A representação do campo de concentração não é realista, mas como uma fábula: Guido quer que o filho acredite que tudo ali não passa de uma competição em que o primeiro lugar leva um tanque de presente para casa.

A boa interpretação de Giorgio torna o filme ainda mais emocionante, principalmente nas cenas finais.

É justamente por isso que não faz sentido julgar Benigni e seu filme por mau gosto ou por uma representação ofensiva da realidade, já que o objetivo do cineasta é justamente emocionar o público ao demonstrar a força de um pai em esconder a todo momento o destino inevitável que a maldade humana escreveu para eles. E o filme consegue demonstrar com maestria justamente um dos papéis da arte e da criatividade, que é oferecer consolo e salvação diante dos problemas irreparáveis do mundo.
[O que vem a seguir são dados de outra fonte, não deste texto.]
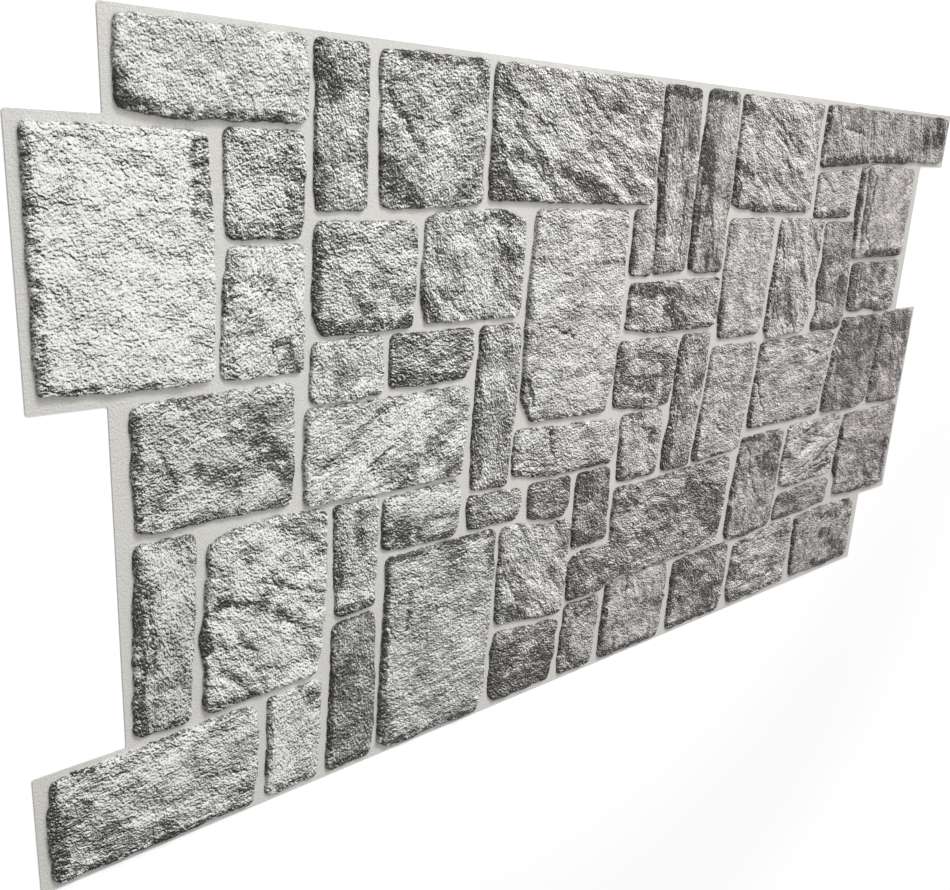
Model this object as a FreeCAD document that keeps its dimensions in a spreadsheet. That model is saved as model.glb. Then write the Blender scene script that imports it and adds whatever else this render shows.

E o interessante é que o personagem de Guido não é movido apenas por otimismo ou esperança na tentativa de esconder a realidade de seu filho, mas o que aparentemente o motiva a criar a sua ficção é o seu próprio espírito bem humorado e criativo, que se fosse perdido dentro do campo de concentração significaria imediatamente para o seu filho a morte e a resignação diante do ambiente macabro onde habitam. É por isso que mesmo esgotado e desesperançoso, Guido aproveita cada ocasião para respirar e fingir para o filho que tudo aquilo não passa de uma brincadeira. E ao contar esta história, Benigni não brinca com o holocausto, mas apenas reafirma a desumanidade do massacre dos judeus. Um filme necessário!

ps: Curiosamente, Dora e Giosué (mãe e filho em "A Vida é Bela") são os mesmos nomes dos protagonistas de "Central do Brasil" (Dora e Josué, na grafia brasileira).